TAP included the Farm Inputs Promotion (FIPs) initiative that is helping to stimulate the demand for inputs by farmers and it is aligning the work of FIPs with the CNFA/AGRA-led Farm Inputs Retailer training programme and is coordinating value chain support work to develop and sustain the demand for major food crops.

We have to recognize that access to reasonably priced fertiliser is vital, other inputs - like quality seeds - are crucial to stimulate the sustainable growth of commodity markets.

Whoch therefore are the sectors that need to be given priority and why?
It has been always my opinion that we need to choose where we give priority as a country.
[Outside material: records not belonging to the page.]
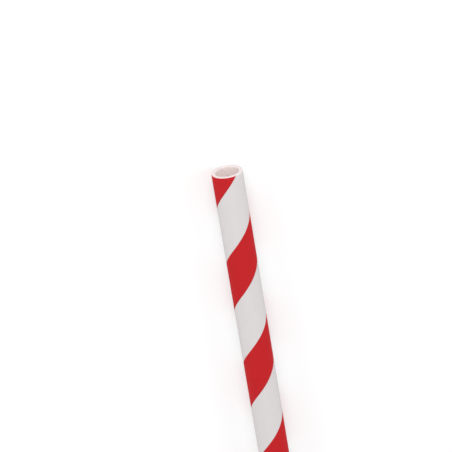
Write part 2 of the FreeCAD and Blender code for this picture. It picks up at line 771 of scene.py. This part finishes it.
def table_finish():
    """Makes the matt white table, lifted to full white where it is looked at."""
    material = bpy.data.materials.new("white_table")
    tree = ShaderTree(material)
    matt = tree.node(
        "ShaderNodeBsdfDiffuse", values={"Color": (TABLE_GREY, TABLE_GREY, TABLE_GREY, 1)}
    ).outputs[0]
    glow = tree.node("ShaderNodeEmission", values={"Strength": TABLE_LIFT}).outputs[0]
    lifted = tree.node("ShaderNodeAddShader", values={0: matt, 1: glow}).outputs[0]
    shader = tree.node(
        "ShaderNodeMixShader", values={0: seen_directly(tree), 1: matt, 2: lifted}
    ).outputs[0]
    tree.finish("ShaderNodeOutputMaterial", shader)
    return material


def make_sky(scene, studio):
    """Surrounds the scene with even white light, plain white where it is looked at."""
    scene.world = bpy.data.worlds.new("white_room")
    tree = ShaderTree(scene.world)
    light, seen = [
        tree.node(
            "ShaderNodeBackground", values={"Color": (1, 1, 1, 1), "Strength": strength}
        ).outputs[0]
        for strength in (studio.sky, FULL_WHITE)
    ]
    shader = tree.node(
        "ShaderNodeMixShader", values={0: seen_directly(tree), 1: light, 2: seen}
    ).outputs[0]
    tree.finish("ShaderNodeOutputWorld", shader)


def make_table():
    """Makes the table top under the straw."""
    bm = bmesh.new()
    bmesh.ops.create_grid(bm, x_segments=1, y_segments=1, size=TABLE_REACH)
    bmesh.ops.translate(bm, vec=(0, 0, TABLE_HEIGHT), verts=bm.verts)
    mesh = bpy.data.meshes.new("table")
    bm.to_mesh(mesh)
    bm.free()
    mesh.materials.append(table_finish())
    return link(bpy.data.objects.new("table", mesh))


def link(item):
    """Puts an object into the scene."""
    bpy.context.scene.collection.objects.link(item)
    return item


def make_lamps(studio, target):
    """Hangs three large soft lamps: one on either side of the straw, one before its mouth."""
    lamps = [(way, studio.side_power) for way in SIDE_LAMPS]
    lamps.append((MOUTH_LAMP, studio.mouth_power))
    for way, power in lamps:
        lamp = bpy.data.lights.new("soft_box", "AREA")
        lamp.shape = "DISK"
        lamp.size = LAMP_SIZE
        lamp.energy = power
        holder = link(bpy.data.objects.new("soft_box", lamp))
        way = Vector(way).normalized()
        holder.location = target + way * LAMP_DISTANCE
        holder.rotation_euler = way.to_track_quat("Z", "Y").to_euler()


def make_camera(scene, studio, rim):
    """Stands the camera over the mouth end, so that the rim lands on its pixel."""
    tilt, lean = studio.view_tilt, studio.lean
    forward = Vector((-math.sin(tilt), 0, -math.cos(tilt)))
    right = Vector(
        (-math.cos(tilt) * math.sin(lean), -math.cos(lean), math.sin(tilt) * math.sin(lean))
    )
    up = right.cross(forward)
    across = (studio.rim_x - IMAGE_MIDDLE) / studio.scale * MM
    above = (IMAGE_MIDDLE - studio.rim_y) / studio.scale * MM
    place = rim - right * across - up * above - forward * studio.distance
    camera = bpy.data.cameras.new("camera")
    camera.sensor_width = SENSOR_MM
    camera.lens = SENSOR_MM * studio.scale * studio.distance / MM / IMAGE_SIDE
    camera.clip_start = NEAREST_SEEN
    camera.clip_end = FARTHEST_SEEN
    holder = link(bpy.data.objects.new("camera", camera))
    turned = Matrix((right, up, -forward)).transposed().to_4x4()
    holder.matrix_world = Matrix.Translation(place) @ turned
    scene.camera = holder


class STRAW_OT_wind(Operator):
    """Wind the paper tube, print its band and cut its ends"""

    bl_idname = "straw.wind"
    bl_label = "Wind the straw"

    def execute(self, context):
        sizes = context.scene.straw_sizes
        colours = context.scene.straw_colours
        bm = make_tube(sizes)
        map_tube(bm, sizes)
        bmesh.ops.translate(bm, vec=(0, 0, (LOW[2] + HIGH[2]) / 2), verts=bm.verts)
        mesh = bpy.data.meshes.new("paper_straw")
        bm.to_mesh(mesh)
        bm.free()
        # The finishes stand in the order of the papers' numbers.
        for finish in (
            printed_paper(sizes, colours),
            bore_paper_painted_light(colours),
            cut_paper_painted_light(sizes, colours),
        ):
            mesh.materials.append(finish)
        mesh.set_sharp_from_angle(angle=SHARP_EDGE)
        straw = link(bpy.data.objects.new("paper_straw", mesh))
        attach(straw, BODY)
        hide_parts(NODE)
        return {"FINISHED"}


class STRAW_OT_studio(Operator):
    """Lay the white table, and set up the light and the camera"""

    bl_idname = "straw.studio"
    bl_label = "Set up the studio"

    def execute(self, context):
        scene = context.scene
        studio = scene.straw_studio
        rim = Vector((HIGH[0], 0, (LOW[2] + HIGH[2]) / 2))
        scene.view_settings.view_transform = "Standard"
        make_sky(scene, studio)
        make_lamps(studio, rim)
        make_camera(scene, studio, rim)
        make_table()
        return {"FINISHED"}


class STRAW_PT_panel(Panel):
    """Lists the straw's settings and its steps"""

    bl_idname = "STRAW_PT_panel"
    bl_label = "Paper straw"
    bl_space_type = "VIEW_3D"
    bl_region_type = "UI"
    bl_category = "Straw"

    def draw(self, context):
        for operator in (STRAW_OT_wind, STRAW_OT_studio):
            self.layout.operator(operator.bl_idname)
        for name in GROUPS:
            settings = getattr(context.scene, name)
            box = self.layout.box()
            for prop in settings.bl_rna.properties:
                if prop.identifier not in ("rna_type", "name"):
                    box.prop(settings, prop.identifier)


GROUPS = {
    "straw_sizes": StrawSizes,
    "straw_colours": StrawColours,
    "straw_studio": StudioSettings,
}
CLASSES = (*GROUPS.values(), STRAW_OT_wind, STRAW_OT_studio, STRAW_PT_panel)


def register():
    for item in CLASSES:
        bpy.utils.register_class(item)
    for name, group in GROUPS.items():
        setattr(bpy.types.Scene, name, PointerProperty(type=group))


def unregister():
    for name in GROUPS:
        delattr(bpy.types.Scene, name)
    for item in reversed(CLASSES):
        bpy.utils.unregister_class(item)


def main():
    register()
    bpy.ops.straw.wind()
    bpy.ops.straw.studio()


if __name__ == "__main__":
    main()
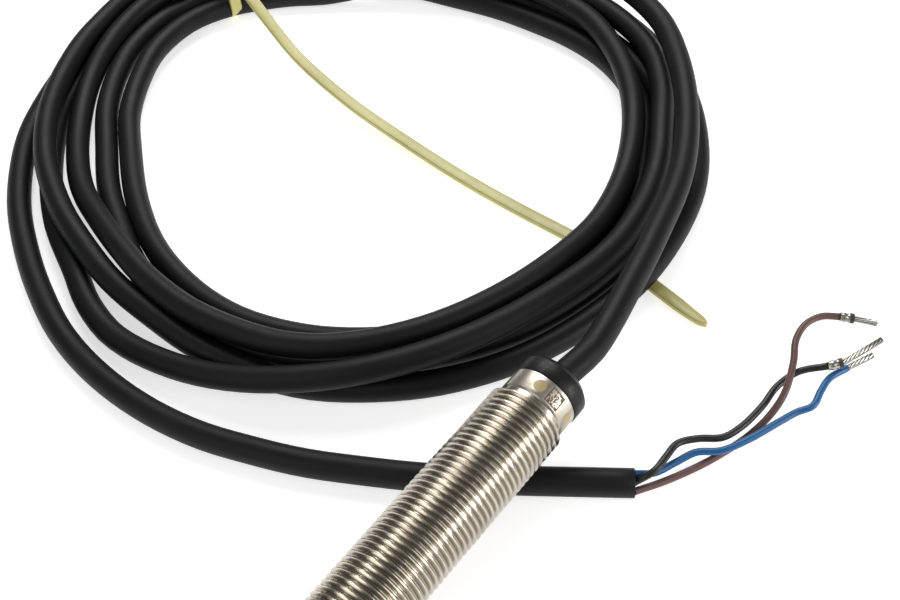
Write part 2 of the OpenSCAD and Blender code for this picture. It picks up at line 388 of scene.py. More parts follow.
class Slot(NamedFinish):
    """The finishes of the record's material slots."""

    nickel_barrel = Nickel("nickel_barrel_finish", (0.60, 0.55, 0.47), (0.44, 0.40, 0.33),
                           (0.26, 0.40), 900.0, 0.25, 1.0)
    nut_metal = Nickel("nut_metal_finish", (0.60, 0.56, 0.49), (0.46, 0.42, 0.36),
                       (0.2, 0.38), 900.0, 0.3, 1.0)
    washer_metal = Nickel("washer_metal_finish", (0.52, 0.51, 0.49), (0.38, 0.37, 0.36),
                          (0.25, 0.42), 1200.0, 0.3, 1.0)
    ferrule_metal = Nickel("ferrule_metal_finish", (0.46, 0.44, 0.40), (0.30, 0.28, 0.25),
                           (0.22, 0.42), 1500.0, 0.3, 1.0, ring=(1.0, 0.3, 0.3))
    tinned_strands = Nickel("tinned_strand_finish", (0.42, 0.40, 0.36), (0.27, 0.25, 0.22),
                            (0.2, 0.36), 1500.0, 0.3, 1.0, ring=(1.0, 0.3, 0.3))
    copper_wire = Nickel("copper_wire_finish", (0.80, 0.36, 0.17), (0.62, 0.25, 0.10),
                         (0.2, 0.35), 1500.0, 0.3, 1.0)
    cable_jacket = Jacket("cable_jacket_finish", (0.0045, 0.0047, 0.0058), (0.008, 0.0082, 0.0098),
                          (0.46, 0.60), 2600.0, 0.18, shine=0.24)
    cap_plastic = Finish("cap_plastic_finish", (0.006, 0.0058, 0.0056), (0.010, 0.0096, 0.009),
                         (0.34, 0.5), 1600.0, 0.12, shine=0.25)
    grommet_rubber = Finish("grommet_rubber_finish", (0.010, 0.010, 0.010), (0.016, 0.016, 0.016),
                            (0.6, 0.75), 1400.0, 0.2)
    seal_rubber = Finish("seal_rubber_finish", (0.012, 0.012, 0.013), (0.020, 0.020, 0.020),
                         (0.6, 0.75), 1400.0, 0.2)
    face_plastic = Finish("face_plastic_finish", (0.016, 0.016, 0.017), (0.026, 0.026, 0.027),
                          (0.42, 0.56), 2000.0, 0.2)
    window_plastic = Finish("window_plastic_finish", (0.50, 0.38, 0.16), (0.36, 0.27, 0.12),
                            (0.28, 0.42), 900.0, 0.15, coat=0.3)
    insulation_blue = Finish("insulation_blue_finish", (0.003, 0.095, 0.27), (0.004, 0.115, 0.31),
                             (0.32, 0.46), 1500.0, 0.15)
    insulation_black = Finish("insulation_black_finish", (0.007, 0.007, 0.007),
                              (0.012, 0.012, 0.012), (0.34, 0.5), 1500.0, 0.15)
    insulation_brown = Finish("insulation_brown_finish", (0.105, 0.052, 0.045),
                              (0.14, 0.07, 0.06), (0.36, 0.5), 1500.0, 0.15)
    lead_insulation = Finish("lead_insulation_finish", (0.05, 0.16, 0.5), (0.07, 0.2, 0.55),
                             (0.35, 0.5), 1500.0, 0.15)
    tie_nylon = Finish("tie_nylon_finish", (0.56, 0.52, 0.18), (0.47, 0.43, 0.13),
                       (0.30, 0.44), 900.0, 0.2, coat=0.1)
    ferrite = Finish("ferrite_finish", (0.045, 0.044, 0.046), (0.07, 0.07, 0.07),
                     (0.5, 0.7), 2500.0, 0.3)
    bobbin_plastic = Finish("bobbin_plastic_finish", (0.72, 0.70, 0.62), (0.64, 0.61, 0.52),
                            (0.35, 0.5), 1500.0, 0.12)
    carrier_plastic = Finish("carrier_plastic_finish", (0.20, 0.20, 0.21), (0.26, 0.26, 0.27),
                             (0.45, 0.6), 1500.0, 0.12)
    circuit_board = Finish("circuit_board_finish", (0.012, 0.12, 0.045), (0.02, 0.17, 0.06),
                           (0.3, 0.45), 2500.0, 0.15)
    chip_plastic = Finish("chip_plastic_finish", (0.015, 0.015, 0.016), (0.03, 0.03, 0.03),
                          (0.45, 0.6), 3000.0, 0.2)
    capacitor_body = Finish("capacitor_body_finish", (0.40, 0.26, 0.13), (0.48, 0.33, 0.18),
                            (0.3, 0.45), 2500.0, 0.1)
    resistor_body = Finish("resistor_body_finish", (0.02, 0.02, 0.02), (0.05, 0.05, 0.05),
                           (0.35, 0.5), 2500.0, 0.1)
    led_lens = Finish("led_lens_finish", (0.8, 0.62, 0.1), (0.85, 0.7, 0.2),
                      (0.15, 0.25), 2000.0, 0.05, through=0.3)
    resin = Finish("resin_finish", (0.03, 0.035, 0.036), (0.05, 0.055, 0.057),
                   (0.2, 0.35), 600.0, 0.1)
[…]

The long shopping list of priorities always has made us not focusing on important sectors that would foster economic growth of our people because it has necessitated us over the years to spread the budget across the sectors.

If you ask me today what are the sectors that need to be given priority, I would rather choose the three key ones which are Agriculture because it is through agriculture we can stimulate our economy, Health because poor health resulting from malnutrition reduces productivity and the ability of individuals to contribute to growth and Education since illiteracy and lack of awareness have an impact to farmers adoption to new farming technologies and remain poor as they fail to adopt or improve agricultural practices and continue to be reluctant and use old agricultural practices.